INPUT ROWS:

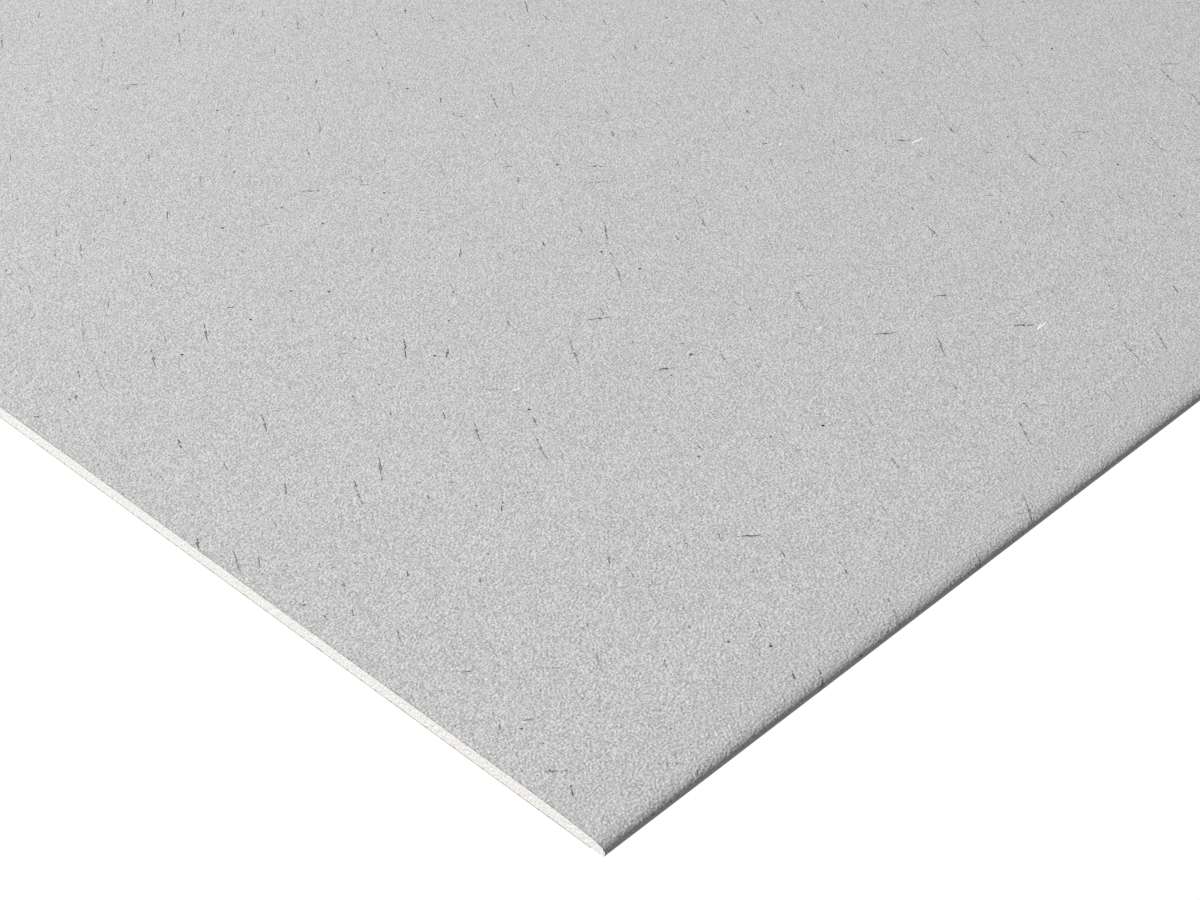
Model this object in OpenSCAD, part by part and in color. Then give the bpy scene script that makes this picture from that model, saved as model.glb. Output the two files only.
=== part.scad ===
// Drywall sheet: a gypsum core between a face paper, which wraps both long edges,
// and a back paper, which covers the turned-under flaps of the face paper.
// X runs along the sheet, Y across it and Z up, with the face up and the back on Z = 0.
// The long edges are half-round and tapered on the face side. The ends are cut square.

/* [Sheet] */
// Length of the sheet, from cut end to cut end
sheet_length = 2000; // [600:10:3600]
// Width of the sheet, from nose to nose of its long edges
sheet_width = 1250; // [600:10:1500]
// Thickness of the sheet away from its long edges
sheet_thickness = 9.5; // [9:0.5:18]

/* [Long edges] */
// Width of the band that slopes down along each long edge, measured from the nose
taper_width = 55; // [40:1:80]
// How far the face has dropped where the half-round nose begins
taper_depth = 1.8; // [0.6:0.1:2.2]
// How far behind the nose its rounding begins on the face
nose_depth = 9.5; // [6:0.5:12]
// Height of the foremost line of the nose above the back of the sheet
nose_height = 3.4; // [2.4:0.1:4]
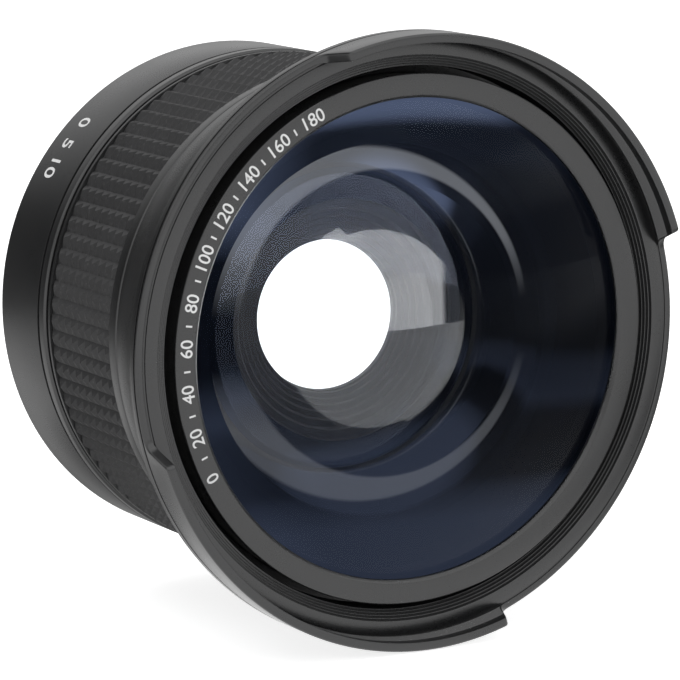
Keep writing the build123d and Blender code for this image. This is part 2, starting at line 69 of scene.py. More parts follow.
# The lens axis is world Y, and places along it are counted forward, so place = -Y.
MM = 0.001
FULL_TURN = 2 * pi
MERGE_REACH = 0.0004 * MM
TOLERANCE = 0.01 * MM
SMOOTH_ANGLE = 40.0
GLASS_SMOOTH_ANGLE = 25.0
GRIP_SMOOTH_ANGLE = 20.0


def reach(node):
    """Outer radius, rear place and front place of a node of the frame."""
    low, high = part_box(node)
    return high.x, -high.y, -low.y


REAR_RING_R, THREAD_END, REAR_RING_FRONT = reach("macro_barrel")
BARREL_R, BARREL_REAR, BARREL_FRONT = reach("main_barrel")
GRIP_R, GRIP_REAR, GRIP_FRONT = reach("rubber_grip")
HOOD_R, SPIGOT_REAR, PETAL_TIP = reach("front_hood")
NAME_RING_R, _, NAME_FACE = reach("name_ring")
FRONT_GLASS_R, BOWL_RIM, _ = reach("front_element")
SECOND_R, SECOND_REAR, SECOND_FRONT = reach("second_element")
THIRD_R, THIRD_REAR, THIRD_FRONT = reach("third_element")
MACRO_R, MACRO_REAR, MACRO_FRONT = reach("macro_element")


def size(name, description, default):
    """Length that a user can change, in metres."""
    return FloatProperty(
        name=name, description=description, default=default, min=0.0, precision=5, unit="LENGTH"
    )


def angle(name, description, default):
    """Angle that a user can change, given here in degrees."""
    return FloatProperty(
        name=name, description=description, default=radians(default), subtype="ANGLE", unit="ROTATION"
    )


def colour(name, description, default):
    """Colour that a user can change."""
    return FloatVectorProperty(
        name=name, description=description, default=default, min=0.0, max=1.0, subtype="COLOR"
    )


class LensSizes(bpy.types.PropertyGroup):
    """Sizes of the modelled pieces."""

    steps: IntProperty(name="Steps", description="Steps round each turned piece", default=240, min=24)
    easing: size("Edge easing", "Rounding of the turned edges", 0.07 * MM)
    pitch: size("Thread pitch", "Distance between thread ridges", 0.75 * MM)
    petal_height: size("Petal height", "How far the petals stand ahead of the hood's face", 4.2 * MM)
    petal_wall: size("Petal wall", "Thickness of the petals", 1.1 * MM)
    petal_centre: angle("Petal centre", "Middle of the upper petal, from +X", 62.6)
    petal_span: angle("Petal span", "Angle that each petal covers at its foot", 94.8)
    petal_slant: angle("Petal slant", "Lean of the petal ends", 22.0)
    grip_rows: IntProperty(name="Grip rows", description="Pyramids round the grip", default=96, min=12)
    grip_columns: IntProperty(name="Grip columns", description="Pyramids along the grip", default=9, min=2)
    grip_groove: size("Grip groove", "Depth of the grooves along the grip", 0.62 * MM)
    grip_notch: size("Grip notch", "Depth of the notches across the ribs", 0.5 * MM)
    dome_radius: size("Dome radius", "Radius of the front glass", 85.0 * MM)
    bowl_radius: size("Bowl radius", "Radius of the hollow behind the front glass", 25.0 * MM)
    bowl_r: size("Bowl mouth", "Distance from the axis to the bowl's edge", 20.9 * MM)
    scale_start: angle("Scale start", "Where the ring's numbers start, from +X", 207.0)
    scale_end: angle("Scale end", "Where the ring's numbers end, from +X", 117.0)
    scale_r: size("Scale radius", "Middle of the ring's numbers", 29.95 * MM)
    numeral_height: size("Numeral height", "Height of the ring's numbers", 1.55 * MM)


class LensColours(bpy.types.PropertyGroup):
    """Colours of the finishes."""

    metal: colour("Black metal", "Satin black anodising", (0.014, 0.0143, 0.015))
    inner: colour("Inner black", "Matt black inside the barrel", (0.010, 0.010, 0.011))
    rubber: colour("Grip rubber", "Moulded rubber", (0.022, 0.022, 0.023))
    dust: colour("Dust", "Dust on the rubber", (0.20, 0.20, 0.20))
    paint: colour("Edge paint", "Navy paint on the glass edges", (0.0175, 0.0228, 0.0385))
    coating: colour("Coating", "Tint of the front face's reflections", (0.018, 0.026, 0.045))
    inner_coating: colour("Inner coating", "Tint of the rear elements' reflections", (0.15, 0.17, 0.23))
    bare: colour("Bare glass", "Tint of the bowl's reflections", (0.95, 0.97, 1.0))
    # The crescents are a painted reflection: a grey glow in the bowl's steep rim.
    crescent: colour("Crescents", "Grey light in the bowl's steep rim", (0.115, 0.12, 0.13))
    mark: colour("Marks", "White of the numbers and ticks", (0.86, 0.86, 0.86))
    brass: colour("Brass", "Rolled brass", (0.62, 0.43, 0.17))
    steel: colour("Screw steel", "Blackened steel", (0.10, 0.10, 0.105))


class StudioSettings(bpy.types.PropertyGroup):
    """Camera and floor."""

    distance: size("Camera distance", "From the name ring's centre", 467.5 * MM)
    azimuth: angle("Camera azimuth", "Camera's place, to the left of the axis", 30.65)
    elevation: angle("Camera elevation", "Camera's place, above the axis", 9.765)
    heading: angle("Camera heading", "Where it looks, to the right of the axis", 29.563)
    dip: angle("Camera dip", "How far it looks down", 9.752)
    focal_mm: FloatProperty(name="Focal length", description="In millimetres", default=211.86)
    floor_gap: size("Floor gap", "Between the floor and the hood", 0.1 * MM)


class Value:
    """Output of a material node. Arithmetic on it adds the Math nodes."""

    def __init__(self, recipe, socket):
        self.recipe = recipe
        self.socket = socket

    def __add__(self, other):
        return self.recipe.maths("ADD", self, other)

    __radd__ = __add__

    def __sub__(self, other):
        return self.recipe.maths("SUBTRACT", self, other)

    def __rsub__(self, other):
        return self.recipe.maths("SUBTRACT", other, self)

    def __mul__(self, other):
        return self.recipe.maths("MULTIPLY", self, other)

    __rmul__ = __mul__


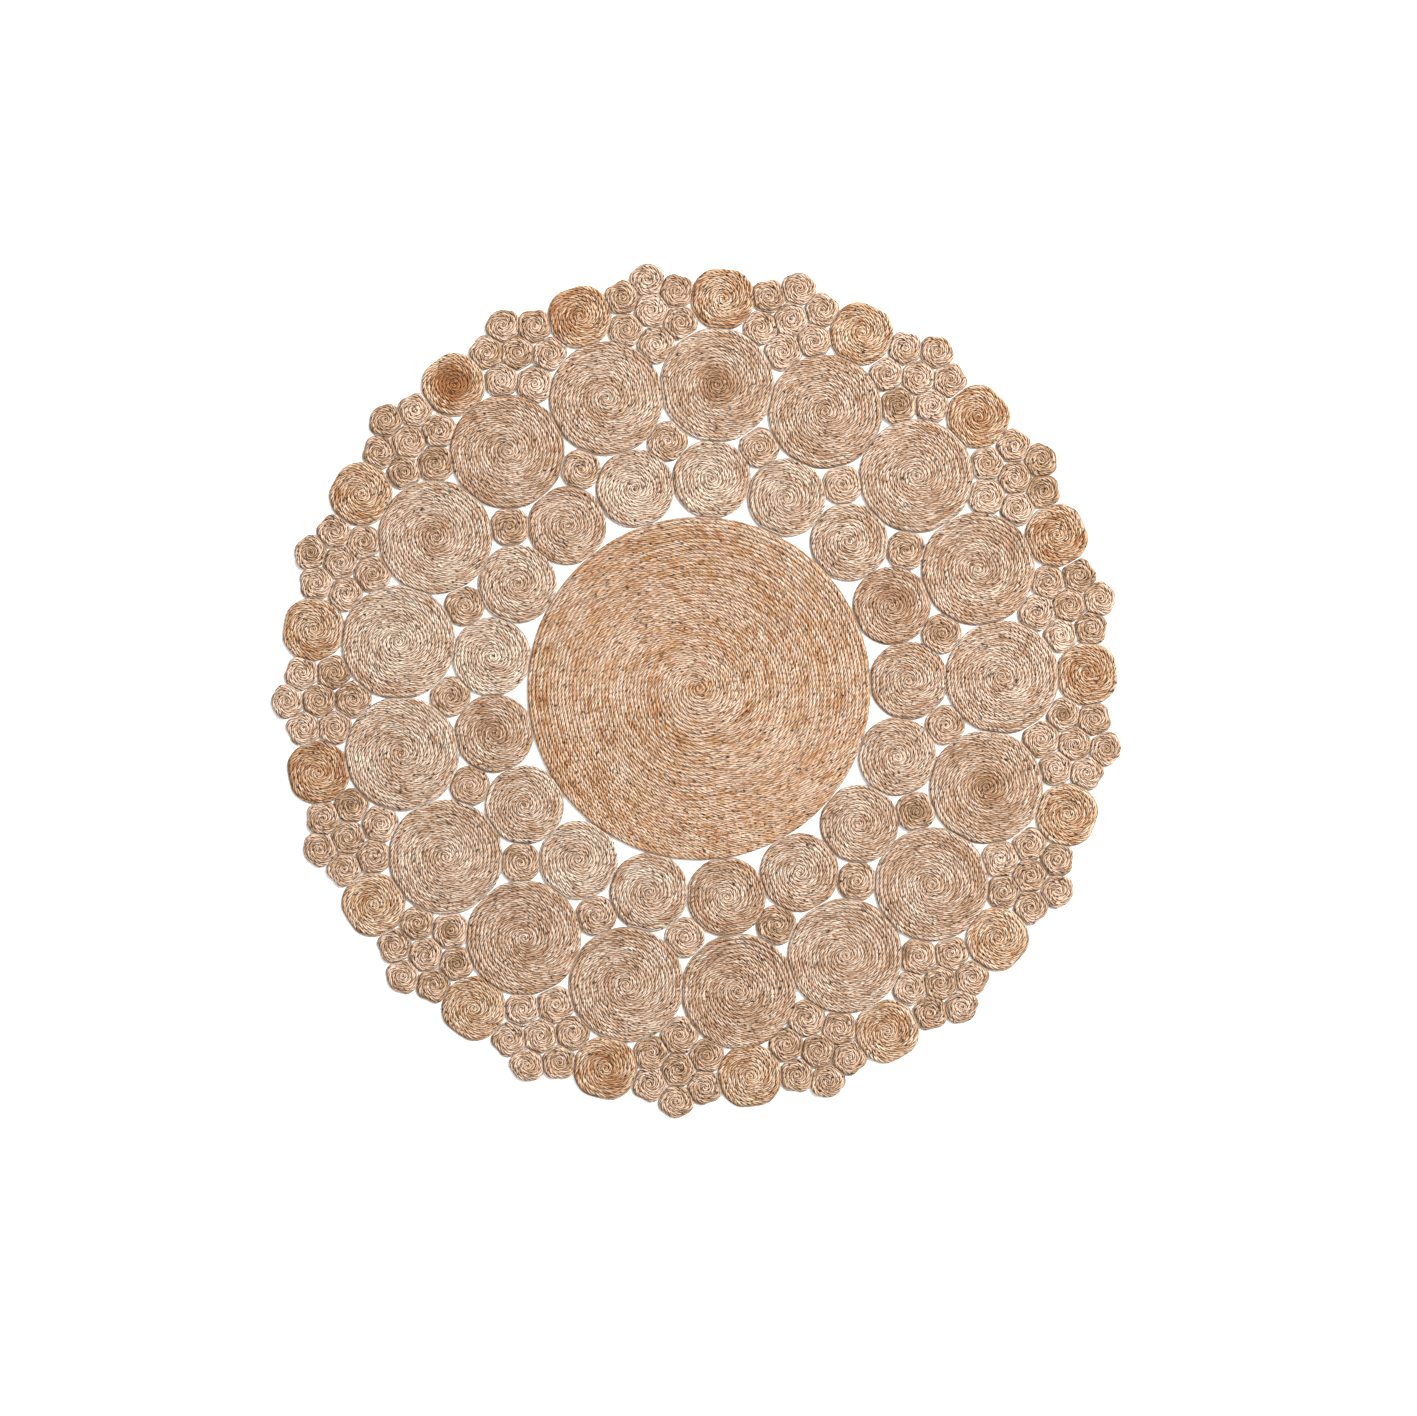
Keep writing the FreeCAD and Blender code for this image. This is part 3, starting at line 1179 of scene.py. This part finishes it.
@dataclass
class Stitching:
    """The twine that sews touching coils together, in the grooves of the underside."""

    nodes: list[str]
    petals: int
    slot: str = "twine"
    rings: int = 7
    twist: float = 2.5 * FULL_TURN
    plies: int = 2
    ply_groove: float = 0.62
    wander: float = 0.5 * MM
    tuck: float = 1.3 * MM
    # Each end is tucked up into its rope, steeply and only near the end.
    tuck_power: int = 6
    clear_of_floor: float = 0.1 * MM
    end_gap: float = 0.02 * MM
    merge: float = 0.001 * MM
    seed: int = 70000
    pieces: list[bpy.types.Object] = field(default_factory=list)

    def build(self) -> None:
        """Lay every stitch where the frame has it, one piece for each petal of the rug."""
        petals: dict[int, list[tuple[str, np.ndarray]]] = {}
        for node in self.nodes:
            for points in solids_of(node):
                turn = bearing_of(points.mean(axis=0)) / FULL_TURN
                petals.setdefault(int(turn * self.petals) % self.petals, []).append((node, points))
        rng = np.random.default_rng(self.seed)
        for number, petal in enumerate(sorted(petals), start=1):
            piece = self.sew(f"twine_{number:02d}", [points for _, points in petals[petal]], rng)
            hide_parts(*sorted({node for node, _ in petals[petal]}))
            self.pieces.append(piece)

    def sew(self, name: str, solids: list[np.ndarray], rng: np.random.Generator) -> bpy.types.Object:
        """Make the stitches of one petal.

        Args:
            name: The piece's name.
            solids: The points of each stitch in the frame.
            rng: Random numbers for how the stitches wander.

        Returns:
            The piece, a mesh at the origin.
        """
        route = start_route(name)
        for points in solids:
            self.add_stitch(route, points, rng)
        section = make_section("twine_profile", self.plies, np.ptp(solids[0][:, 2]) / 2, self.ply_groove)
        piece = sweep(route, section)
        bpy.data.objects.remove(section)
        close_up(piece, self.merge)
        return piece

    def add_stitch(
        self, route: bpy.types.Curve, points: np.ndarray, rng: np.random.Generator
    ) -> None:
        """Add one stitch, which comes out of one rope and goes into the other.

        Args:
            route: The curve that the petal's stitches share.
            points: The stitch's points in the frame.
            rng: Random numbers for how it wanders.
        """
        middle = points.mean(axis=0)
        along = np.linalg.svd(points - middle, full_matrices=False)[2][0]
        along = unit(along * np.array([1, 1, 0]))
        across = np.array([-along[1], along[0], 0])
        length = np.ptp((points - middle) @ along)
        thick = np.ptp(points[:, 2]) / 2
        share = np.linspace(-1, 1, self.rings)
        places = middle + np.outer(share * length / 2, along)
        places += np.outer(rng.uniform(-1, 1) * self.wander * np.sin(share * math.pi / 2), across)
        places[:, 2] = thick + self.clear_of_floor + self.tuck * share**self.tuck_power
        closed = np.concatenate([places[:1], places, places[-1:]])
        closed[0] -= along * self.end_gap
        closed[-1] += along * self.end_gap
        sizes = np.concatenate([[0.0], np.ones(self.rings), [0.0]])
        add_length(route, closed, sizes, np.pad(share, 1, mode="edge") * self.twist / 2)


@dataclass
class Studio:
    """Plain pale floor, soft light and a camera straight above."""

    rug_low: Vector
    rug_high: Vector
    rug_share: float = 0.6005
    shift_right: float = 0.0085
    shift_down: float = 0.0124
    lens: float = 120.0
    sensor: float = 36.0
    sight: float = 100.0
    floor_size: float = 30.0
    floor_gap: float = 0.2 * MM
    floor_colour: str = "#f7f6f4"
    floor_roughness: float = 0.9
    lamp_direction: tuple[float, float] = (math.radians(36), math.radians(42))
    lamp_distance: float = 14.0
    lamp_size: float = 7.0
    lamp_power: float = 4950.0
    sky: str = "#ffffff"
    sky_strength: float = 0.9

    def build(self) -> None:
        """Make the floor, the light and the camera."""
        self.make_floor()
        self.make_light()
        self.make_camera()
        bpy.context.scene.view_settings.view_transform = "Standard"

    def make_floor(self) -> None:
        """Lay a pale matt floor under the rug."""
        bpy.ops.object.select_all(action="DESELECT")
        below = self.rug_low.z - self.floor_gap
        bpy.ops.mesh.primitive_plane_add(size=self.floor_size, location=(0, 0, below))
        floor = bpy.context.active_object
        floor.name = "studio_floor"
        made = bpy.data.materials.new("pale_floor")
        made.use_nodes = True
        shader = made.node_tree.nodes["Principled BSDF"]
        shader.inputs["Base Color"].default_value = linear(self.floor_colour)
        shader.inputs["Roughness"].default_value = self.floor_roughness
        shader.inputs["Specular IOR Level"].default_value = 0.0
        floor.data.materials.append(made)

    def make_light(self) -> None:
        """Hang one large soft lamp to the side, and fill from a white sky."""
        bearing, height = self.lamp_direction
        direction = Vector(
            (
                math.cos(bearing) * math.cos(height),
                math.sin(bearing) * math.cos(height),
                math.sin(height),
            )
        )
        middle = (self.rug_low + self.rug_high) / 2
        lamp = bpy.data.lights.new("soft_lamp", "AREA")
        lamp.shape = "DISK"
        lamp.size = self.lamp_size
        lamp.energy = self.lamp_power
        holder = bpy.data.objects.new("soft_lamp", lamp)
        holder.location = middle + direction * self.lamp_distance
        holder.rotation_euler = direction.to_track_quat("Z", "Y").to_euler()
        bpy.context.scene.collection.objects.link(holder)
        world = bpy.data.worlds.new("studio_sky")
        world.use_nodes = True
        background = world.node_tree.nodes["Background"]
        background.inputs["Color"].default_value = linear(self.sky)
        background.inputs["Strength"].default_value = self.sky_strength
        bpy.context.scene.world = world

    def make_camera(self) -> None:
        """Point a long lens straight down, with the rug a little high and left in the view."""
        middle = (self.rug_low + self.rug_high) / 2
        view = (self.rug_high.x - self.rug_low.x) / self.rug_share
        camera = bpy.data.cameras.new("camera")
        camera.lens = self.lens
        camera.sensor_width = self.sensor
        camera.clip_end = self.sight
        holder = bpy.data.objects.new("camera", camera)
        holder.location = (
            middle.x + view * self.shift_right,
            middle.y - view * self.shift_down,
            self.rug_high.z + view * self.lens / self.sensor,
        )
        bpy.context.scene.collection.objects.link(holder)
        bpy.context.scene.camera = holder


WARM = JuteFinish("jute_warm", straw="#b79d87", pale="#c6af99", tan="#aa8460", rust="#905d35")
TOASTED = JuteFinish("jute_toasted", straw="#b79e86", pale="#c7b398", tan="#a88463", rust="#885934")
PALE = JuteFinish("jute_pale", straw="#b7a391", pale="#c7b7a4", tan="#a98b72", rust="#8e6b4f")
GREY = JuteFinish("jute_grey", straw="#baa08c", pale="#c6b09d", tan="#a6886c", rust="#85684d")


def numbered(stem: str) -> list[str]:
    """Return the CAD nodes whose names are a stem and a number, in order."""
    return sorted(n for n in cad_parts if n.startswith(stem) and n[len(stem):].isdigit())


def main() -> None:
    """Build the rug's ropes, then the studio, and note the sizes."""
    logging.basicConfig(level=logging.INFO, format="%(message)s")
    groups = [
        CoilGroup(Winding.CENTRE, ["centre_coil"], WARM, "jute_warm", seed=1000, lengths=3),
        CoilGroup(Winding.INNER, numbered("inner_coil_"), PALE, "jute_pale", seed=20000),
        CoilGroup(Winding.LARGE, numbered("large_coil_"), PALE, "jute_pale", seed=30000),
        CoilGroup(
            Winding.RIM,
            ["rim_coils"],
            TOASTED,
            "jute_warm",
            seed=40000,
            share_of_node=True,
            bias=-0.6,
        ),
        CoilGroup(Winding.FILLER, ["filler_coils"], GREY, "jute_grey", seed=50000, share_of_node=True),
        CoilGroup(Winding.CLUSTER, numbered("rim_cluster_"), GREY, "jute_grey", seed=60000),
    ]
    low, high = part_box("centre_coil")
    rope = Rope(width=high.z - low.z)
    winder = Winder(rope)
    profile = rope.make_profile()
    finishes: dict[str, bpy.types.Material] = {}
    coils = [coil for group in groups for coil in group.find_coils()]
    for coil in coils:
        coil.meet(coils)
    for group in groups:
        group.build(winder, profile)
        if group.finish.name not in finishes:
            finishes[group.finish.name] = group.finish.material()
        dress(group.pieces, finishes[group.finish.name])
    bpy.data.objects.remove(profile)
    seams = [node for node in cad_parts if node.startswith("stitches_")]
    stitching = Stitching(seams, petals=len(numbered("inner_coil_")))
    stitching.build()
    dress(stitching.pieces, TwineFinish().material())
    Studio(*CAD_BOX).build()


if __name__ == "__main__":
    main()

SHORT TASK: Begin at the line that has "Keep writing the build123d"; stop after the line that has "GRIP_SMOOTH_ANGLE = 20.0". Copy every line in that span exactly.

ANSWER TO THE PROBLEM:
Keep writing the build123d and Blender code for this image. This is part 2, starting at line 69 of scene.py. More parts follow.
# The lens axis is world Y, and places along it are counted forward, so place = -Y.
MM = 0.001
FULL_TURN = 2 * pi
MERGE_REACH = 0.0004 * MM
TOLERANCE = 0.01 * MM
SMOOTH_ANGLE = 40.0
GLASS_SMOOTH_ANGLE = 25.0
GRIP_SMOOTH_ANGLE = 20.0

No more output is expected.